AIM OF THE EXERCISE:
Going from the top of the data below, give again each line through the one containing "cut(piece, oval)", both ends kept.

DATASET SECTION:
>> begin

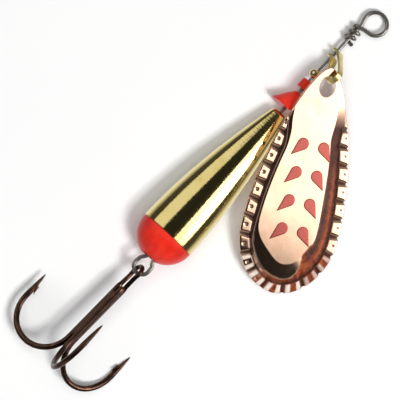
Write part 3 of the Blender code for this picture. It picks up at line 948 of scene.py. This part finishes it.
def blade(look):
    """A stamped spoon: raised panel, sloping shoulder and crimped rim, with an oval hole."""
    bm = bmesh.new()
    # Vertex layers: painted shade and dark reflection, brown reflection, pale painted highlight
    layers = [bm.verts.layers.float.new(name) for name in ("painted_dark_mask", "brown_reflection", "painted_highlight")]
    loops = blade_rings()
    rims = {}
    for face, level in (("top", 1), ("bottom", -1)):
        rings = []
        for k, loop in enumerate(loops):
            round_off = (0.45, 0.85, 1.0)[min(k, 2)]
            lift = level * round_off * BLADE_THICKNESS / 2
            ring = []
            for x, y, z, worn in loop:
                vert = bm.verts.new((x, y, z + lift))
                for layer, value in zip(layers, worn):
                    vert[layer] = value
                ring.append(vert)
            rings.append(ring)
        for outer, inner in zip(rings, rings[1:]):
            bridge(bm, outer, inner)
        inmost = rings[-1]
        edges = [bm.edges.get((inmost[i], inmost[i - 1])) for i in range(len(inmost))]
        bmesh.ops.triangle_fill(bm, use_beauty=True, use_dissolve=False, edges=edges)
        rims[face] = rings[0]
    bridge(bm, rims["top"], rims["bottom"])
    piece = finish("blade_stamped", bm, look, BLADE, "blade", ["blade"], 50)
    oval = bmesh.new()
    bmesh.ops.create_cone(oval, cap_ends=True, segments=96, radius1=1, radius2=1, depth=6)
    bmesh.ops.scale(oval, vec=(HOLE_HALF_LENGTH, HOLE_HALF_WIDTH, 1), verts=oval.verts)
    bmesh.ops.translate(oval, vec=(HOLE_CENTRE, 0, 0), verts=oval.verts)
    cut(piece, oval)


def drop_outline():
    """A teardrop with its tip at +X, about the centre of its round head."""
    tip = DROP_LENGTH - DROP_HEAD
    touch = degrees(asin(DROP_HEAD / tip))
    head = arc((0, 0), DROP_HEAD, 90 - touch, 270 + touch, 30)
    start, end = Vector(head[-1]), Vector(head[0])
    point = Vector((tip, 0))
    side = [start.lerp(point, i / 12) for i in range(1, 12)]
    back = [point.lerp(end, i / 12) for i in range(12)]
    return [Vector(p) for p in head] + side + back


def painted_drops(look):
    bm = bmesh.new()
    edge = bm.verts.layers.float.new("edge")
    outline = drop_outline()
    # Size, height and darkness of each ring of a drop, from its edge inwards
    levels = (
        (1.0, 0.0, 1.0),
        (0.97, 0.018, 1.0),
        (0.9, 0.028, 0.75),
        (0.8, 0.03, 0.0),
        (0.4, 0.03, 0.0),
    )
    for row in range(DROP_ROWS):
        for column in DROP_COLUMNS:
            lean = radians(DROP_TURN if column > 0 else -DROP_TURN)
            turn = Matrix.Rotation(lean, 2)
            direction = Vector((cos(lean), sin(lean)))
            middle = Vector((DROP_FIRST + DROP_PITCH * row, column))
            head = middle - direction * (DROP_LENGTH / 2 - DROP_HEAD)
            rings = []
            for size, height, dark in levels:
                ring = []
                for point in outline:
                    x, y = head + turn @ (point * size)
                    z = panel_height(x, y) + BLADE_THICKNESS / 2 + height + 0.004
                    vert = bm.verts.new((x, y, z))
                    vert[edge] = dark
                    ring.append(vert)
                rings.append(ring)
            for first, second in zip(rings, rings[1:]):
                bridge(bm, first, second)
            bm.faces.new(rings[-1])
            bm.faces.new(rings[0])
    finish("blade_drops_painted", bm, look, BLADE, "blade", sharp_from=60)


# ---------------------------------------------------------------- treble

def strand(angle):
    """Where a hook's shank lies around the treble's middle, from straight up towards -Y."""
    return Vector((0, -sin(radians(angle)), cos(radians(angle))))


def hook_path(angle, front):
    """From the hook's point round the bend and up its shank: places, radii and flattening."""
    out = strand(angle)
    middle = HOOK_STRAND_OFFSET + HOOK_BEND_RADIUS
    outer = HOOK_STRAND_OFFSET + 2 * HOOK_BEND_RADIUS
    path, radii, flat = [], [], []
    reach = HOOK_BEND_START - HOOK_POINT
    for i in range(36):
        u = i / 36
        x = HOOK_POINT + reach * u
        path.append((x, outer + 0.15 * (1 - u) ** 2))
        radii.append(max(0.03, HOOK_WIRE * sqrt(min(1.0, (HOOK_POINT - x) / HOOK_TAPER))))
        flat.append(1 + 0.06 * ramp(u, 0.2, 0.6))
    for x, y in arc((HOOK_BEND_START, middle), HOOK_BEND_RADIUS, 90, 270, 60):
        path.append((x, y))
        radii.append(HOOK_WIRE)
        flat.append(1.06)
    for i in range(1, 25):
        path.append((HOOK_BEND_START + (front - HOOK_BEND_START) * i / 24, HOOK_STRAND_OFFSET))
        radii.append(HOOK_WIRE)
        flat.append(1.06 - 0.06 * ramp(i / 24, 0, 0.4))
    return [Vector((x, 0, 0)) + out * y for x, y in path], radii, flat


def barb(bm, angle):
    """A sliver cut up from the wire behind the point, its tip facing back towards the bend."""
    out = strand(angle)
    side = out.cross(Vector((1, 0, 0)))
    outer = HOOK_STRAND_OFFSET + 2 * HOOK_BEND_RADIUS
    inner = outer - HOOK_WIRE
    root = HOOK_POINT - 2.3
    # Distance from the root, lift off the wire, half width and half thickness
    sections = (
        (0.0, 0.10, 0.30, 0.26),
        (-0.5, 0.02, 0.30, 0.24),
        (-1.0, -0.12, 0.22, 0.16),
        (-1.45, -0.32, 0.10, 0.07),
    )
    rings = []
    for back, lift, wide, thick in sections:
        centre = Vector((root + back, 0, 0)) + out * (inner + lift)
        ring = []
        for k in range(12):
            turn = 2 * pi * k / 12
            ring.append(bm.verts.new(centre + side * wide * cos(turn) + out * thick * sin(turn)))
        rings.append(ring)
    for first, second in zip(rings, rings[1:]):
        bridge(bm, first, second)
    bm.faces.new(rings[0])
    bm.faces.new(rings[-1])


def treble_double(look):
    """One wire: point, bend, shank, eye, shank, bend and point."""
    first, first_radii, first_flat = hook_path(HOOK_ANGLES["left"], DOUBLE_SHANKS_END)
    second, second_radii, second_flat = hook_path(HOOK_ANGLES["right"], DOUBLE_SHANKS_END)
    tilt = radians(HOOK_EYE_TILT)
    eye_side = Vector((0, cos(tilt), sin(tilt)))
    eye = []
    for x, y in arc((0, 0), HOOK_EYE_RADIUS, HOOK_EYE_OPEN, -HOOK_EYE_OPEN, 54):
        eye.append(Vector((x, 0, 0)) + eye_side * y)
    run = [first[-1], *necks(first[-1], eye[0]), *eye, *necks(eye[-1], second[-1]), second[-1]]
    path = [*first, *smoothed(run, 5)[1:-1]]
    count = len(path) - len(first)
    path += reversed(second)
    bm = bmesh.new()
    radii = [*first_radii, *[HOOK_EYE_WIRE] * count, *reversed(second_radii)]
    flat = [*first_flat, *[1.0] * count, *reversed(second_flat)]
    sweep(bm, path, radii, strand(HOOK_ANGLES["left"]), flat=flat)
    barb(bm, HOOK_ANGLES["left"])
    barb(bm, HOOK_ANGLES["right"])
    stands_for = ["treble_double_hook"]
    finish("treble_double_forged", bm, look, TREBLE, "treble", stands_for)


def necks(start, end):
    """Points strictly between a shank's end and the eye."""
    return [start.lerp(end, i / 8) for i in range(1, 8)]


def treble_single(look):
    """The third hook, whose shank ends in a slanting cut below the eye."""
    path, radii, flat = hook_path(HOOK_ANGLES["top"], SINGLE_SHANK_END)
    for i in range(1, 6):
        path.append(path[-1] + Vector((0.08, 0, 0)))
        radii.append(HOOK_WIRE * (1 - 0.1 * i))
        flat.append(1.0)
    bm = bmesh.new()
    sweep(bm, path, radii, strand(HOOK_ANGLES["top"]), flat=flat)
    barb(bm, HOOK_ANGLES["top"])
    stands_for = ["treble_single_hook"]
    finish("treble_single_forged", bm, look, TREBLE, "treble", stands_for)


def braze(look):
    """Metal that fills the grooves between the three shanks."""
    bm = bmesh.new()
    path, radii = [], []
    for i in range(31):
        u = i / 30
        path.append((BRAZE_START - BRAZE_LENGTH * u, 0, 0))
        radii.append(BRAZE_RADIUS * min(1.0, 12 * u + 0.25, 12 * (1 - u) + 0.25))
    sweep(bm, path, radii, (0, 0, 1), sides=32)
    finish("treble_braze", bm, look, TREBLE, "treble")


# ---------------------------------------------------------------- table, light and camera

def table_top():
    look = Look("pale_table", Specular_IOR_Level=0.2)
    grain = look.noise((0.02, 0.02, 0.02), detail=3)
    colour = look.colours(grain, [(0.3, (0.91, 0.91, 0.91)), (0.7, (0.93, 0.93, 0.925))])
    fine = look.noise((0.8, 0.8, 0.8), detail=3)
    roughness = look.between(fine, 0.3, 0.7, 0.7, 0.85)
    bm = bmesh.new()
    bmesh.ops.create_circle(bm, cap_ends=True, segments=64, radius=TABLE_RADIUS)
    mesh = bpy.data.meshes.new("table_top")
    bm.to_mesh(mesh)
    bm.free()
    mesh.materials.append(look.use(Base_Color=colour, Roughness=roughness))
    table = bpy.data.objects.new("table_top", mesh)
    bpy.context.collection.objects.link(table)
    # The lower half of the room stands in for the table in what the metal mirrors
    table.visible_glossy = False


def room():
    """The studio, for the metal to mirror: dark above, lighter beyond both ends of the lure."""
    world = bpy.data.worlds.new("studio")
    world.use_nodes = True
    bpy.context.scene.world = world
    tree = world.node_tree
    direction = add_node(tree, "TexCoord", output="Generated")
    split = add_node(tree, "SeparateXYZ", {0: direction}).node
    height = add_node(tree, "MapRange", {"Value": split.outputs["Z"], "From Min": -1})
    walls = [(-0.7, 0.85), (-0.3, 0.06), (0.0, 0.05), (0.1, 0.03), (1.0, 0.018)]
    shade = colour_ramp(tree, height, greys([((z + 1) / 2, grey) for z, grey in walls]))
    along = add_node(tree, "Math", {0: split.outputs["X"]}, operation="ABSOLUTE")
    beyond = {"Value": along, "From Min": 0.6, "From Max": 0.95, "To Max": 0.4}
    ends = add_node(tree, "MapRange", beyond)
    lighter = add_node(tree, "Math", {0: shade, 1: ends}, operation="MAXIMUM")
    tree.links.new(lighter, tree.nodes["Background"].inputs["Color"])


def lamp(name, from_top, along, size, radiance, reflected):
    """A panel aimed at the lure: degrees from straight above towards -Y, then towards +X.

    Reflected panels are what the metal mirrors; the others light the table and the paint.
    """
    light = bpy.data.lights.new(name, "AREA")
    light.shape = "RECTANGLE"
    light.size, light.size_y = size
    light.energy = radiance * pi * size[0] * size[1]
    panel = bpy.data.objects.new(name, light)
    bpy.context.collection.objects.link(panel)
    turn = Matrix.Rotation(radians(from_top), 4, "X") @ Matrix.Rotation(radians(along), 4, "Y")
    panel.matrix_world = turn @ Matrix.Translation((0, 0, LIGHT_DISTANCE))
    panel.visible_glossy = reflected
    panel.visible_diffuse = not reflected
    return light


def shade_panel(light, fade, stops):
    """Lets a panel's light grow from nothing over a share of its length, and vary up its height."""
    light.use_nodes = True
    tree = light.node_tree
    place = add_node(tree, "NewGeometry", output="Parametric")
    split = add_node(tree, "SeparateXYZ", {0: place}).node
    grow = add_node(tree, "MapRange", {"Value": split.outputs["X"], "From Max": fade})
    height = colour_ramp(tree, split.outputs["Y"], greys(stops))
    strength = add_node(tree, "Math", {0: grow, 1: height}, operation="MULTIPLY")
    tree.links.new(strength, tree.nodes["Emission"].inputs["Strength"])


def camera():
    """Straight above the lure, turned so that the shaft climbs to the picture's upper right."""
    turn = radians(SHAFT_TURN_IN_PICTURE)
    right = Vector((cos(turn), -sin(turn), 0))
    up = Vector((sin(turn), cos(turn), 0))
    start = SHAFT.translation / MM
    target = Vector((start.x + LOOK_AT[0], start.y + LOOK_AT[1], LOOK_HEIGHT))
    lens = bpy.data.cameras.new("camera")
    lens.sensor_width = SENSOR_WIDTH
    lens.lens = SENSOR_WIDTH * CAMERA_DISTANCE / PICTURE_WIDTH
    lens.clip_start = 0.01
    lens.clip_end = 20
    view = bpy.data.objects.new("camera", lens)
    bpy.context.collection.objects.link(view)
    place = target + Vector((0, 0, CAMERA_DISTANCE))
    view.matrix_world = matrix_from(right, up, Vector((0, 0, 1)), place * MM)
    bpy.context.scene.camera = view


def lights():
    """A panel on each side for the metal to mirror, and two lamps for the table and the paint."""
    key = lamp("key_softbox", 54, 18, (0.55, 0.78), 5.5, reflected=True)
    shade_panel(key, 0.44, [(0.0, 0.0), (0.12, 1.0), (0.5, 1.0), (0.66, 0.47)])
    lamp("left_softbox", -55.5, 4, (0.9, 0.73), 0.77, reflected=True)
    lamp("shadow_lamp", 24, 0, (0.18, 0.18), 44, reflected=False)
    lamp("overhead_fill", -4, 0, (0.5, 0.5), 3.6, reflected=False)


def build():
    red = red_plastic()
    bronze = bronze_finish()
    shaft_wire(drawn_steel())
    drop_body(gold_plate())
    tail_cap(red_enamel())
    cone_spacer(red)
    tube_bead(red)
    brass_bead(turned_brass())
    clevis(rolled_brass())
    blade(copper_plate())
    painted_drops(drop_paint())
    treble_double(bronze)
    treble_single(bronze)
    braze(braze_finish())
    table_top()
    room()
    lights()
    camera()
    bpy.context.scene.view_settings.view_transform = "Standard"


build()
bpy.context.view_layer.update()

>> end

FINAL RESULT:
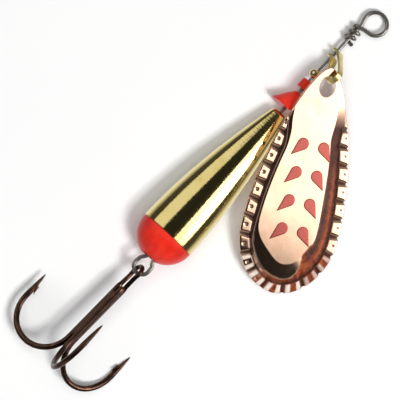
Write part 3 of the Blender code for this picture. It picks up at line 948 of scene.py. This part finishes it.
def blade(look):
    """A stamped spoon: raised panel, sloping shoulder and crimped rim, with an oval hole."""
    bm = bmesh.new()
    # Vertex layers: painted shade and dark reflection, brown reflection, pale painted highlight
    layers = [bm.verts.layers.float.new(name) for name in ("painted_dark_mask", "brown_reflection", "painted_highlight")]
    loops = blade_rings()
    rims = {}
    for face, level in (("top", 1), ("bottom", -1)):
        rings = []
        for k, loop in enumerate(loops):
            round_off = (0.45, 0.85, 1.0)[min(k, 2)]
            lift = level * round_off * BLADE_THICKNESS / 2
            ring = []
            for x, y, z, worn in loop:
                vert = bm.verts.new((x, y, z + lift))
                for layer, value in zip(layers, worn):
                    vert[layer] = value
                ring.append(vert)
            rings.append(ring)
        for outer, inner in zip(rings, rings[1:]):
            bridge(bm, outer, inner)
        inmost = rings[-1]
        edges = [bm.edges.get((inmost[i], inmost[i - 1])) for i in range(len(inmost))]
        bmesh.ops.triangle_fill(bm, use_beauty=True, use_dissolve=False, edges=edges)
        rims[face] = rings[0]
    bridge(bm, rims["top"], rims["bottom"])
    piece = finish("blade_stamped", bm, look, BLADE, "blade", ["blade"], 50)
    oval = bmesh.new()
    bmesh.ops.create_cone(oval, cap_ends=True, segments=96, radius1=1, radius2=1, depth=6)
    bmesh.ops.scale(oval, vec=(HOLE_HALF_LENGTH, HOLE_HALF_WIDTH, 1), verts=oval.verts)
    bmesh.ops.translate(oval, vec=(HOLE_CENTRE, 0, 0), verts=oval.verts)
    cut(piece, oval)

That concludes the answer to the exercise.